10 States Most Unprepared for This Deep Recession
Most state budgets are in better shape now than they were before the last recession, thanks to steady growth in employment and the resulting rise in tax revenue.
Most state budgets are in better shape now than they were before the last recession, thanks to steady growth in employment and the resulting rise in tax revenue. Many states had been socking away cash in rainy-day funds, and about half of all states had enough on hand to tide them over in a typical downturn, such as the 2001 tech bust.
But this is no typical downturn: Indeed, a brutal recession is already upon us, and many states will struggle. The most vulnerable states have little savings, or they stand to see revenues fall steeply because they depend heavily on either income taxes or levies on energy production to fund their budgets.
These 10 states will have to either raise taxes or cut spending by more than 4% -- maybe much more. Is your state on the list? Take a look.
Reserve, revenue and budget data are from the National Association of State Budget Officers. Recession impact on state revenues calculated by Moody’s Analytics.
The Bayou State depends heavily on oil and gas revenues. With oil prices well below $30 a barrel, it will be hit harder than most states as this recession in particular causes energy prices to fall due to lower demand.
The state’s reserves are only 4% of the state’s general fund, well short of the nearly 26% cushion that’s needed for this deep recession.
The Prairie State’s reserves are tiny at 1.6%. A severe pension funding shortfall, a high level of debt, and perennial political budget gridlock are three of the challenges Illinois faces in trying to build its reserves. The recession will add greatly to these burdens.

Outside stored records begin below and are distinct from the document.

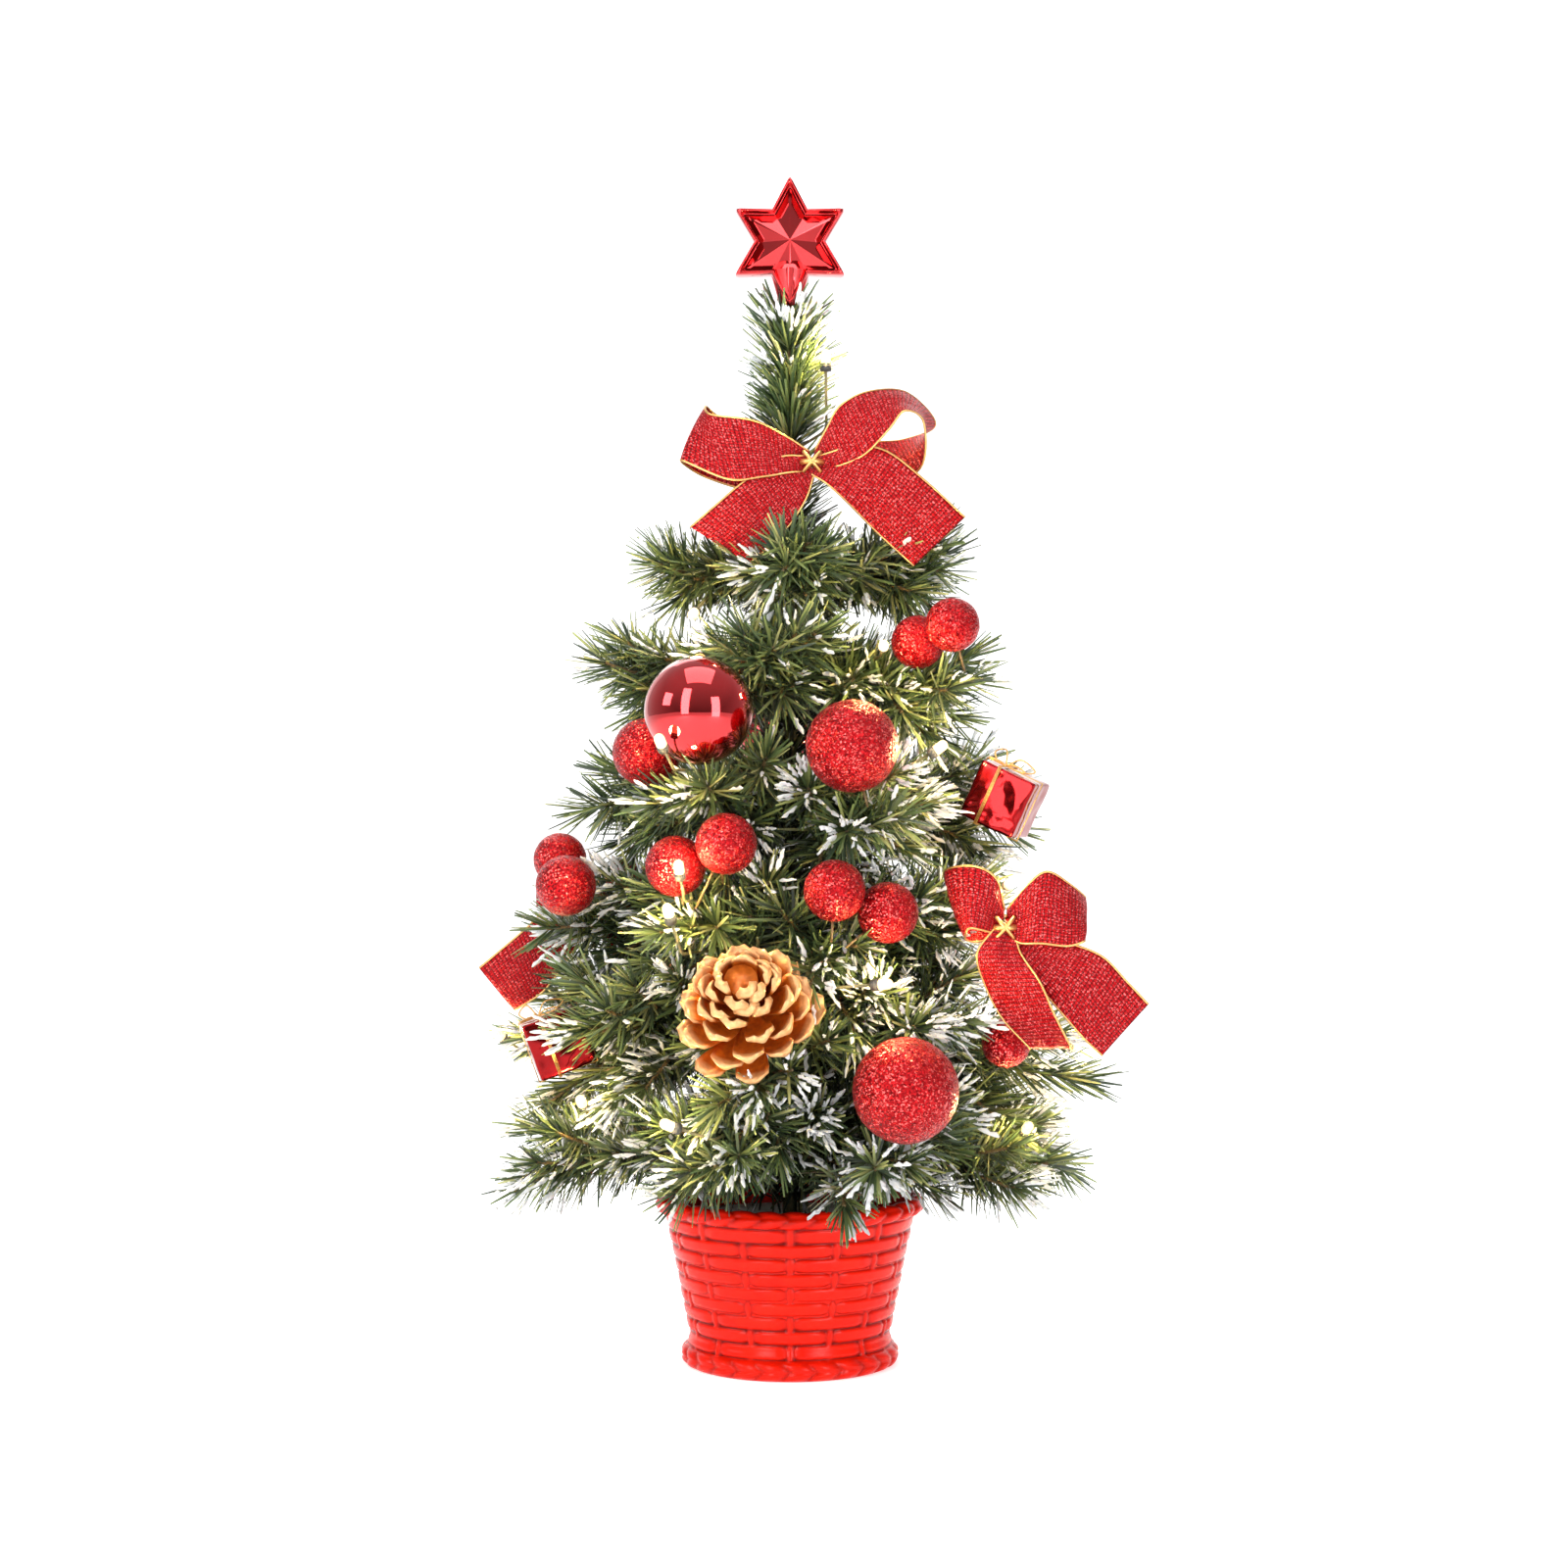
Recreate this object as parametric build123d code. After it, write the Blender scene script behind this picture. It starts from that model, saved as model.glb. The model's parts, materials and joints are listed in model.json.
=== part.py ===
"""Artificial tabletop tree with a woven-look pot, bending branches, ornaments and a battery light string.

Millimetres. +Z is up, -Y is the front, and the origin is the centre of the pot's foot on the table.
Each branch turns up and down on the knuckle at its root, the star lifts off the trunk's spike,
the battery door slides under the pot, and the light switch slides beside it.
"""

import os
from math import cos, radians, sin, sqrt

from build123d import *

# Pot and its filling
POT_HEIGHT = 71.0
FOOT_R = 44.0
WAIST_R, WAIST_Z = 41.9, 12.5
NECK_R, NECK_Z = 52.0, 62.0
RIM_R = 55.2
POT_WALL = 1.8
RECESS_R, RECESS_Z = 38.0, 4.0
POT_FLOOR = 2.0
FILLER_TOP = 60.0
SEAT_GAP = 0.1

# Battery compartment in the pot's underside
HOUSING_X, HOUSING_Y, HOUSING_TOP = 48.0, 54.0, 20.0
BAY_X, BAY_Y, BAY_TOP, BAY_SHIFT = 34.0, 50.0, 18.4, -2.0
CELL_R, CELL_LENGTH, CELL_PITCH, CELL_LIFT = 5.2, 44.5, 11.2, 7.2
BUTTON_R, BUTTON_H = 1.9, 0.8
CONTACT_HALF, CONTACT_T, CONTACT_GAP = 4.0, 0.4, 0.1
SPRING_R, SPRING_DEPTH, FLAT_END_GAP = 2.6, 1.5, 0.2
DOOR_X, DOOR_Y, DOOR_T, DOOR_GAP = 35.0, 51.0, 1.5, 0.2
RIDGES, RIDGE_HALF, RIDGE_W, RIDGE_H, RIDGE_PITCH, RIDGE_INSET = 4, 7.0, 1.0, 0.5, 2.2, 5.0
SWITCH_X = 19.7
SWITCH_BAY = (5.6, 16.0, 5.0)
SWITCH_KNOB = (4.4, 6.0, 5.2)
SWITCH_STICKS_OUT = 1.2
SWITCH_TRAVEL = 4.0

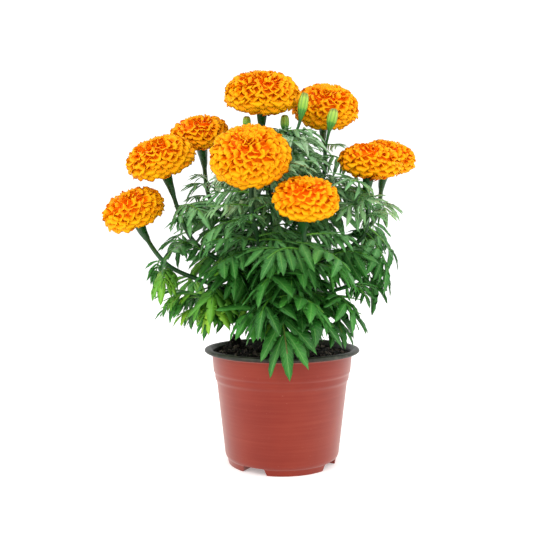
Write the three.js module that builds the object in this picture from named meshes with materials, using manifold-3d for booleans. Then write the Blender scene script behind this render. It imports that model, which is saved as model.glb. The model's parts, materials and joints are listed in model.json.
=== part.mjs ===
// A potted African marigold, in millimetres, +Z up.
// The origin is the centre of the pot's underside, on the surface that the pot stands on.
// +X is to the right and -Y is towards the front.
import * as THREE from 'three';
import { mergeVertices } from 'three/addons/utils/BufferGeometryUtils.js';
import Module from 'manifold-3d';

const wasm = await Module();
wasm.setup();

// ------------------------------------------------------------------ driving dimensions
const GAP = 0.3; // clearance kept between neighbouring pieces
const UP = new THREE.Vector3(0, 0, 1);

const POT = {
  height: 114,
  rimRadius: 77.5,
  wall: 1.3,
  floor: 1.5,
  footRadius: 53.8,
  segments: 32,
};
const CHANNEL = { count: 4, firstDeg: -30, width: 24, height: 6.5, innerRadius: 36 }; // between the feet
const DRAIN = { radius: 4, ringRadius: 45, segments: 8 };

const SOIL = { level: 107, lump: 1.4, stemHump: 3 };
const CLOD = { x: -49, y: 34, height: 13, spread: 6 };

const STEM_SIDES = 6;
const MAIN_STEM = {
  path: [[-15, 8, 60], [-14, 9, 112], [-8, 11, 160], [-11, 12, 214]],
  footRadius: 4.4,
  topRadius: 2.8,
};
const BRANCH = { rootRadius: 2.5, neckRadius: 2.4, tipRadius: 1.2, cupRadius: 6.3, neckAt: 0.66, cupAt: 0.69 };
const STALK = { radius: 1.1, seatRadius: 1.8, straight: 0.45 };

const PETAL = { count: 6, steps: 3, notch: 0.84, edge: 0.9, wander: 0.05 };
const BLOOM_SEAT_RADIUS = 6.6;
// From the seat up: reach and height of each tier's petal tips and of the fold above it, in bloom radii.
const BLOOM_TIERS = [
  { tip: [0.86, 0.2], fold: [0.78, 0.36] },
  { tip: [1.0, 0.5], fold: [0.86, 0.66] },
  { tip: [0.9, 0.8], fold: [0.68, 0.86] },
  { tip: [0.62, 1.0], fold: [0.3, 0.95] },
];
const BLOOM_CENTRE_HEIGHT = 0.58; // of the bloom's middle above its seat, in radii
const BLOOM_CROWN_HEIGHT = 0.98;

const BUD = { columns: 10, pleat: 0.1, profile: [[0.38, 0], [0.72, 0.24], [1, 0.48], [0.96, 0.76], [0.7, 0.96]] };

const LEAF = {
  thickness: 0.8,
  ribHalfWidth: 1.1,
  arch: 0.28,
  firstPair: 0.3,
  lastPair: 0.68,
  terminal: 0.76,
  baseShare: 0.05,
  leafletShare: 0.44,
  leafletHalfWidth: 0.16,
  leafletAngle: THREE.MathUtils.degToRad(52),
  leafletFold: THREE.MathUtils.degToRad(34), // how far the leaflets hang from the rib's own plane
  droop: 0.14,
};
// Ways to bend a leaf clear of its neighbours, tried in order: degrees round its root, then rise in mm.
const BENDS = [0, 9, -9, 18, -18, 27, -27, 36, -36].flatMap((turn) => [[turn, 0], [turn, 9], [turn, -9], [turn, 18]]);

// Blooms: middle, radius, and the way that the crown faces.
const BLOOMS = {
  top_centre: { middle: [-20, 10, 372], radius: 37, facing: [0.02, -0.5, 1] },
  top_right: { middle: [46, 35, 364], radius: 34, facing: [0.05, -0.8, 1] },
  back_left: { middle: [-87, 40, 336.5], radius: 30.5, facing: [-0.12, -0.5, 1] },
  left: { middle: [-121, -5, 305], radius: 34, facing: [-0.28, -0.5, 1] },
  far_left: { middle: [-146.5, -15, 253], radius: 30.5, facing: [-0.35, -0.55, 1] },
  big_centre: { middle: [-29, -75, 297.5], radius: 35.5, facing: [0, -1, 0.95] },
  centre_right: { middle: [20, -85, 258], radius: 29, facing: [0.05, -0.65, 1] },
  right_front: { middle: [86, -15, 299.5], radius: 30.5, facing: [0.08, -0.3, 1] },
  right_back: { middle: [113, 45, 312], radius: 29, facing: [0.15, -0.5, 1] },
};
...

The Sooner State also depends heavily on oil and gas revenues, with mining accounting for nearly a quarter of the state's economy. Yet, because of the oil price bust, only 26 drilling rigs are still operating in the state, down from more than 100 less than a year ago. States with economies that are heavily dependent on commodities need to have hefty fiscal reserves to carry them through boom-bust cycles, but Oklahoma's are not enough.
In the Garden State, reserves are only 3% of the state’s general fund, and there are obstacles to increasing them: Public pensions are severely underfunded, and New Jersey pays the 4th-highest debt service ($4 billion per year), after California, New York and Illinois. The recession will add greatly to these burdens.
The Bluegrass State is vulnerable because its reserve balance is low -- just 3% of the state’s general fund. Kentucky’s state employees pension fund is only 16% funded, the lowest funding level of any large public pension in the country. The shortfalls were severe even before the recession.
At first glance, it might seem the Sunshine State is doing okay with 8% reserves. However, Florida’s economy is more vulnerable to the national recession than most. The state’s economy depends heavily on tourism, which is likely not coming back for a while, and on housing construction.
The Granite State is proud that it has no income tax or general state sales tax. But that makes it hard to build reserves because the state has to cobble together revenue from multiple sources.
Corporate income tax accounts for a third of the state’s revenue; a quarter comes from taxes on restaurant meals, room and car rentals and telecom services; and 10% from the tobacco tax. Tax revenue from these sources will be hit hard in this recession.
- The Sunflower State will feel the recession hit a little harder than other states because 16% of its economy is dependent on manufacturing -- particularly, aviation, one of the industries hardest-hit by the coronavirus. Kansas has five large aircraft manufacturers. Spirit Aero Systems, headquartered in Wichita, makes fuselages for Boeing's 737 Max, which had been put on hold even before the virus hit.
Reserve balances are very modest at 1.5% of spending in the Keystone State, the lowest of any state. Public pensions are severely underfunded, which will make it tougher to allocate money to the state’s reserves. Making matters worse, Medicaid spending here is among the highest in the country, both on a per-person basis and as a percentage of total state government expenditures (36%). The recession will add greatly to these burdens.
- Arkansas has had a long history of not keeping fiscal reserves. The state began to build a reserve fund in 2016, but the fund is capped at around 3% of the budget. Once again, Arkansas will have to turn to other means to meet increased demands.